It's not lame at all in my opinion. At an average of $15,000 per Bitcoin, 35k Bitcoin mean $525 million of sell. In a market where most of the Bitcoins are held for long-term and only a handful of them are traded on exchanges, 35k Bitcoins sold in big chunks can create a huge effect on the market. So it did.
Otherwise too, the marketcap at any given time is not the actual USD amount invested in all the coins. It's probably less by a factor of 50 in actual value because the maretcaps are determined based on total circulating supply. The amounts shown in circulating supply is not actually circulating because most coins are stored in wallets or masternodes.
We can see Steem as an example. The 251 million Steem shown as circulating are mostly frozen in Steem Power on Steemit and many are stored as liquid Steem. The amounts available for trading represents only a portion of the circulating supply.
I hope you know this all better than me but I loved writing this comment as it solidified my learning. I can be wrong, of course, and I request correction in case so is the case.

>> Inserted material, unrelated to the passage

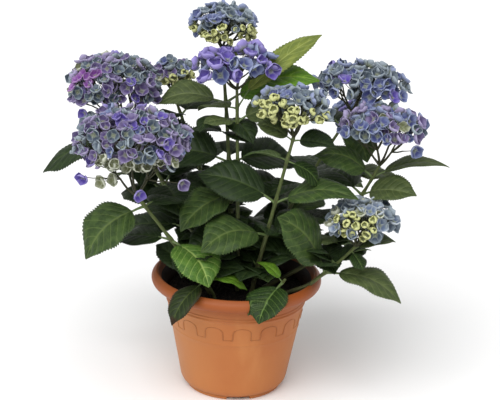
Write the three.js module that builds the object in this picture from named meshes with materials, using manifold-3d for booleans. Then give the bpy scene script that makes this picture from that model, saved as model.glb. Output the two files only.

Lame was maybe the wrong word, I was hoping there would've been more buy pressure. Considering all other negative things that happened during that time though it might have been a combined effort to cause such a steep decline.
If mt. gox dumping to pay back the users that lost all that money in 2014 is one of the causes for the massive scam Bitconnect to go down, I'm not too disappointed by what happened to the price.
The attacks did seem to be coordinated and even right now, after having creating so much fud already, the attacks are still on.
What happened with BitConnect is good for the the crypto market any day. I agree with your sentiments.